I have alot of What ifs in my life. I am trying to correct a few of my mistakes I have made. I am 38 and I still dont know what my purpose is in life at all yet. I do know that I am on a journey to find out. ..hugs, Christine

Anonymous said...

You know, Beth, I am much like you.  I have always been shy, but have forced myself to interact with others through the years.  I DO enjoy people, though.  I think most people are lovely.  When I was working I think I had a little more confidence as I was around more people, but now that I am home and on disability, I love being holed up and quiet.  I could be alone for days and wouldn't mind it.  My boyfriend and I can sit in silence for hours, too, and enjoy it.  We do!  How nice!  Quiet is bliss.  
http://journals.aol.com/valphish/ThereisaSeason

Anonymous said...

Beautiful entry. Yes - our pains, joys, sorrows, trials, and mistakes all shape us into who we are today, by giving us a new perspective, and helping us grow.  We can't be the person we are today without our past.  

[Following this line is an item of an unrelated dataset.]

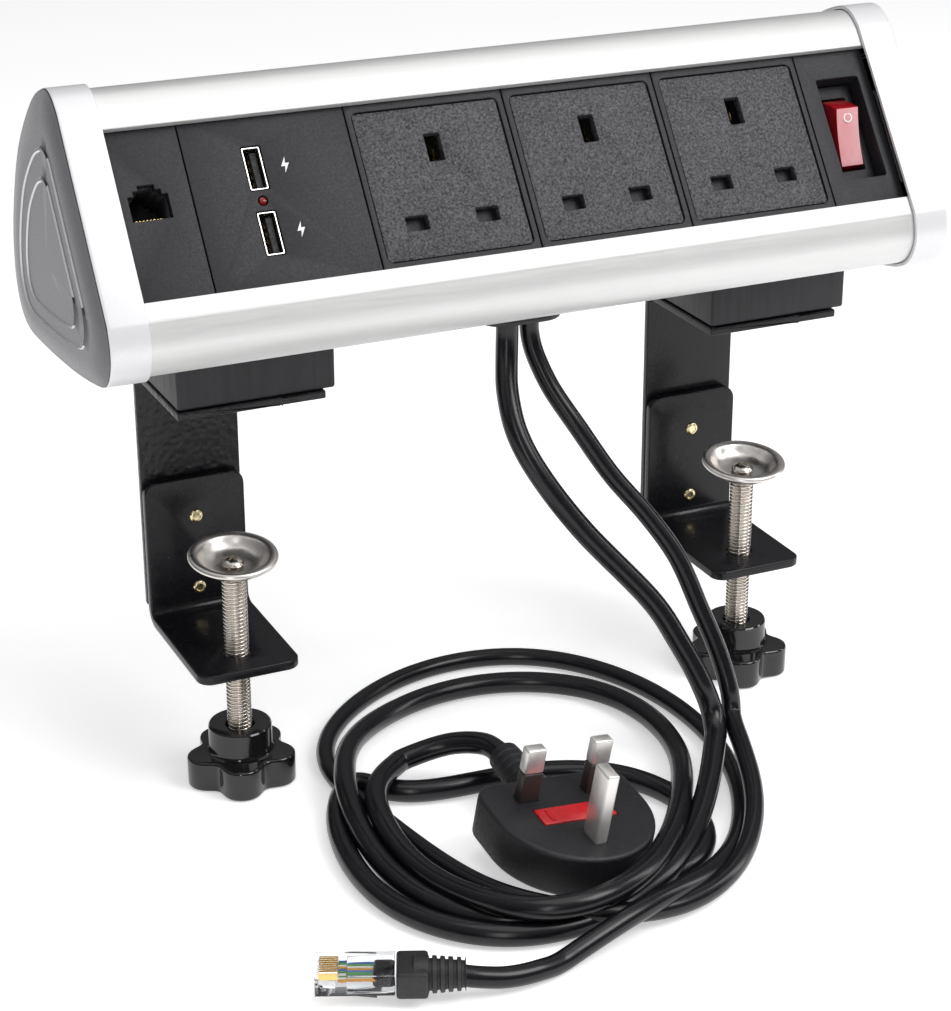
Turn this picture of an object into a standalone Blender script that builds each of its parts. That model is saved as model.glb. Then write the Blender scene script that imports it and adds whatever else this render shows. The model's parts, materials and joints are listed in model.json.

I too have my time during the day where I just sit quietly.  I could do it for hours.  Unfortunately, I don't have as much time to do so as I used to.  I should make time.  It is a way to learn much about oneself and others and the world, and to commune with God - or a way to just refresh oneself by relaxing and doing nothing.  It's wonderful...

Krissy :)
http://journals.aol.com/fisherkristina/SometimesIThink

Anonymous said...

hugs,nat

Anonymous said...

What a great entry!  I'm sorry I just got around to it.  And yes, I do agree that it isn't a dislike of people in general.  When I'm in a social situation I enjoy myself -- granted, with some people more than others! -- but there is something soothing about time alone or quiet time with someone that gives me something I really do need.  Loved the entry!